■ EXTRACTED MATERIAL ■
──────────

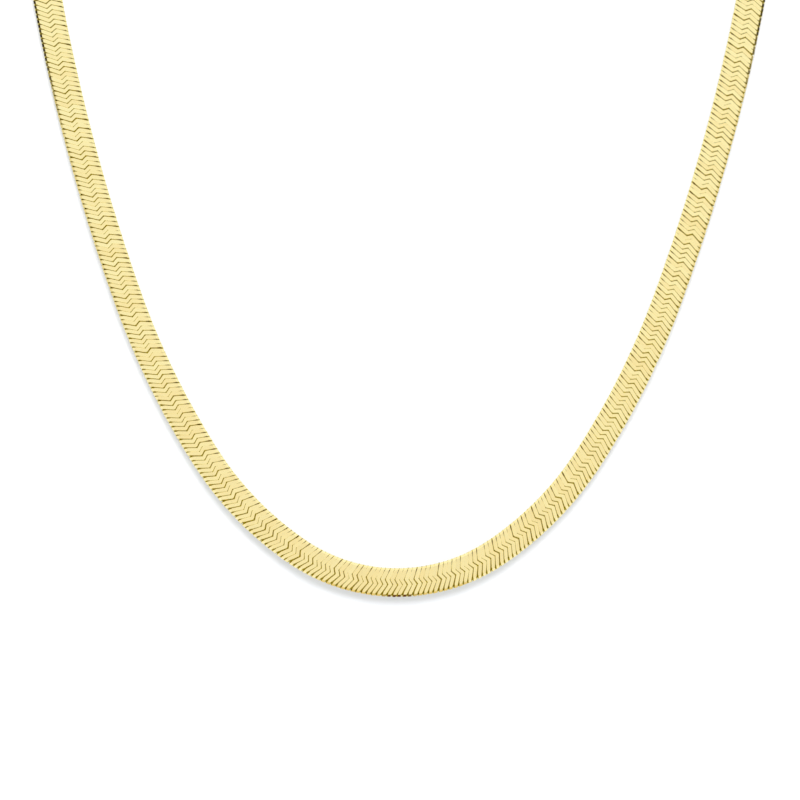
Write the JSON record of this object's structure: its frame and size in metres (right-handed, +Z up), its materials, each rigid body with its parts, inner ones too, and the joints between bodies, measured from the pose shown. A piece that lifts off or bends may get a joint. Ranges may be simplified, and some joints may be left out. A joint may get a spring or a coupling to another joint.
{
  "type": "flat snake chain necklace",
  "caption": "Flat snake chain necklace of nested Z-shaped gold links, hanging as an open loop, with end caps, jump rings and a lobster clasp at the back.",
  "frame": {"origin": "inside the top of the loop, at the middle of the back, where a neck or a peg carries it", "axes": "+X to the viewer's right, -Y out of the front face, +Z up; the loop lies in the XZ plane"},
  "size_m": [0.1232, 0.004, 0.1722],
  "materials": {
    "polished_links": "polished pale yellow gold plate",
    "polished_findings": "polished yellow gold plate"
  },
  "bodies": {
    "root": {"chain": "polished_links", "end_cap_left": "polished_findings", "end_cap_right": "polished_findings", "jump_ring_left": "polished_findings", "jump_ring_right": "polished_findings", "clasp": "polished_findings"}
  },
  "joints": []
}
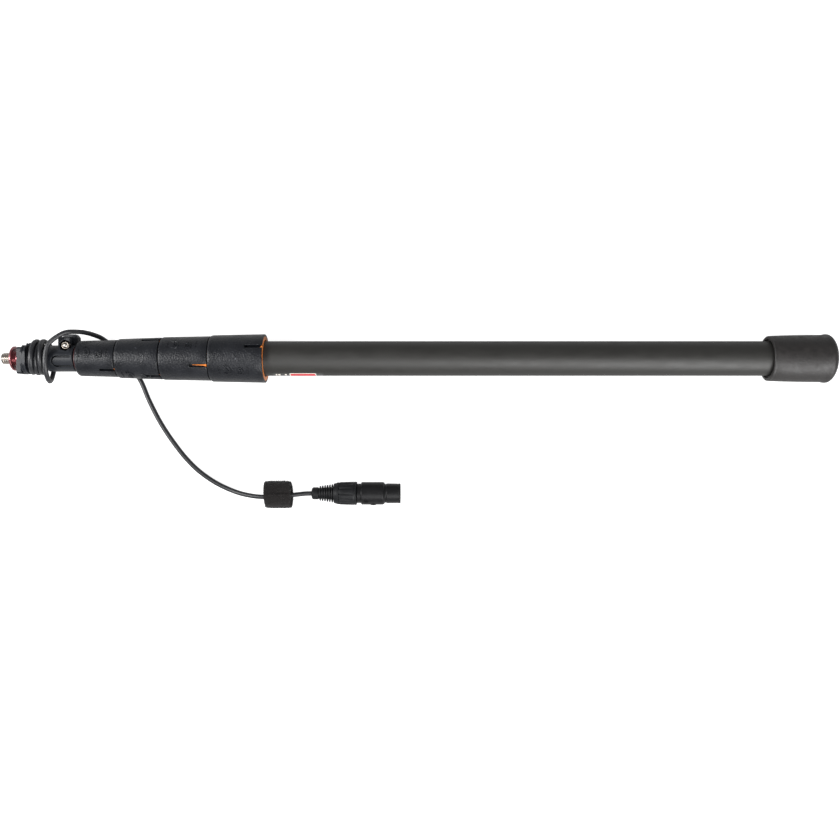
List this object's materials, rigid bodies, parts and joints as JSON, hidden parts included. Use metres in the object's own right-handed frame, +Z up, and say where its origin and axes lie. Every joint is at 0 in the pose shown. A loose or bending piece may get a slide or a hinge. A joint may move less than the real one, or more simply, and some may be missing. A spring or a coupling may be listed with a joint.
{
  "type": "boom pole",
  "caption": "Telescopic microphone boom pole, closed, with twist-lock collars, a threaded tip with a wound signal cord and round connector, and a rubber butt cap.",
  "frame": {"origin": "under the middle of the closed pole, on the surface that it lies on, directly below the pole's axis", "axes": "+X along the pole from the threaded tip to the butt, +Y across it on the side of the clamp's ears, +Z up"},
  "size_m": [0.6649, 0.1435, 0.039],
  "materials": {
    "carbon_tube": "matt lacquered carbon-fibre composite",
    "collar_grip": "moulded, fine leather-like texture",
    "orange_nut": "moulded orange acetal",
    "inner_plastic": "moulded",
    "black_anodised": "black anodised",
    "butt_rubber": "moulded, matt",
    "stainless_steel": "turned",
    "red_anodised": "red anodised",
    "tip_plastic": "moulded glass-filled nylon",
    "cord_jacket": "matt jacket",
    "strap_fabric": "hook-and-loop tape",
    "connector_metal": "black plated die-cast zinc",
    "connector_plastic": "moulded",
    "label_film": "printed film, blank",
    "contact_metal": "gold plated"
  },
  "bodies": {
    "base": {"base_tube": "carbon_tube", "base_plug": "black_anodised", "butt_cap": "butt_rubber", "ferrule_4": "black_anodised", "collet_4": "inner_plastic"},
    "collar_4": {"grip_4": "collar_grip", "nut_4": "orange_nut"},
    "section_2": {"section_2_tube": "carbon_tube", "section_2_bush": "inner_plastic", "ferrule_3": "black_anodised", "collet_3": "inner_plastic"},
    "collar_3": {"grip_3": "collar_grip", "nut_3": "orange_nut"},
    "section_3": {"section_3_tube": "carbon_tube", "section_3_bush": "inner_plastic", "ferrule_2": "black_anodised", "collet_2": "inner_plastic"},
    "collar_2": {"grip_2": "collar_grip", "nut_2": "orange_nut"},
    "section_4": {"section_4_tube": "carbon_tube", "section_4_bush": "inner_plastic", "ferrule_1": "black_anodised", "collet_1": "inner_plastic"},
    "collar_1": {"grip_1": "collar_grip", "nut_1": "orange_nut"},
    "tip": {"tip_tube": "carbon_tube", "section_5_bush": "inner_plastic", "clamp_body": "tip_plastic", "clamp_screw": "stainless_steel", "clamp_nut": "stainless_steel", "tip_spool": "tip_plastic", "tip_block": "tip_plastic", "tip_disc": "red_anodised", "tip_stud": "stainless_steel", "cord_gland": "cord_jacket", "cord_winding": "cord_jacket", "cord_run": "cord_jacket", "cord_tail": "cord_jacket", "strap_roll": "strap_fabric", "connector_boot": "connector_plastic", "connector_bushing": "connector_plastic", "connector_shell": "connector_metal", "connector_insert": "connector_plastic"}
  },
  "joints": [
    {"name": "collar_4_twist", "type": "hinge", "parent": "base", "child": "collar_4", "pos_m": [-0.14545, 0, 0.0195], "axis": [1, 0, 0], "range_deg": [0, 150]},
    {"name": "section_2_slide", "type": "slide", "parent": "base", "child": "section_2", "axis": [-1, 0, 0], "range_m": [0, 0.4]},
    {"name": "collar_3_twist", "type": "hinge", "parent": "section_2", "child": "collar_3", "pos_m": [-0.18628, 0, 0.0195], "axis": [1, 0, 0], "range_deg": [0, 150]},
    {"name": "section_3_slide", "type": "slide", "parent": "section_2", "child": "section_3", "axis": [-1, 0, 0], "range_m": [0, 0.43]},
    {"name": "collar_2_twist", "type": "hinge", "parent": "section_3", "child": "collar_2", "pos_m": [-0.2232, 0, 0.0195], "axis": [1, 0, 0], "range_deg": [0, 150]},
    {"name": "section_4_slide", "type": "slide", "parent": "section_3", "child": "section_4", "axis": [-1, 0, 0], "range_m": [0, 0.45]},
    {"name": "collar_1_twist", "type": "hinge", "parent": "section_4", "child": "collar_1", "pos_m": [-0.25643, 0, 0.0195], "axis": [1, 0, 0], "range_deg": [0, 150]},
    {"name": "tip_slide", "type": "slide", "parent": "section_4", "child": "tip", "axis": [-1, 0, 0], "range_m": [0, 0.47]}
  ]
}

──────────

■ INSTRUCTIONS TO FOLLOW ■
Find the word "slide" in the entries above and gather every line that holds it.

■ COMPLETED TASK ■
List this object's materials, rigid bodies, parts and joints as JSON, hidden parts included. Use metres in the object's own right-handed frame, +Z up, and say where its origin and axes lie. Every joint is at 0 in the pose shown. A loose or bending piece may get a slide or a hinge. A joint may move less than the real one, or more simply, and some may be missing. A spring or a coupling may be listed with a joint.
    {"name": "section_2_slide", "type": "slide", "parent": "base", "child": "section_2", "axis": [-1, 0, 0], "range_m": [0, 0.4]},
    {"name": "section_3_slide", "type": "slide", "parent": "section_2", "child": "section_3", "axis": [-1, 0, 0], "range_m": [0, 0.43]},
    {"name": "section_4_slide", "type": "slide", "parent": "section_3", "child": "section_4", "axis": [-1, 0, 0], "range_m": [0, 0.45]},
    {"name": "tip_slide", "type": "slide", "parent": "section_4", "child": "tip", "axis": [-1, 0, 0], "range_m": [0, 0.47]}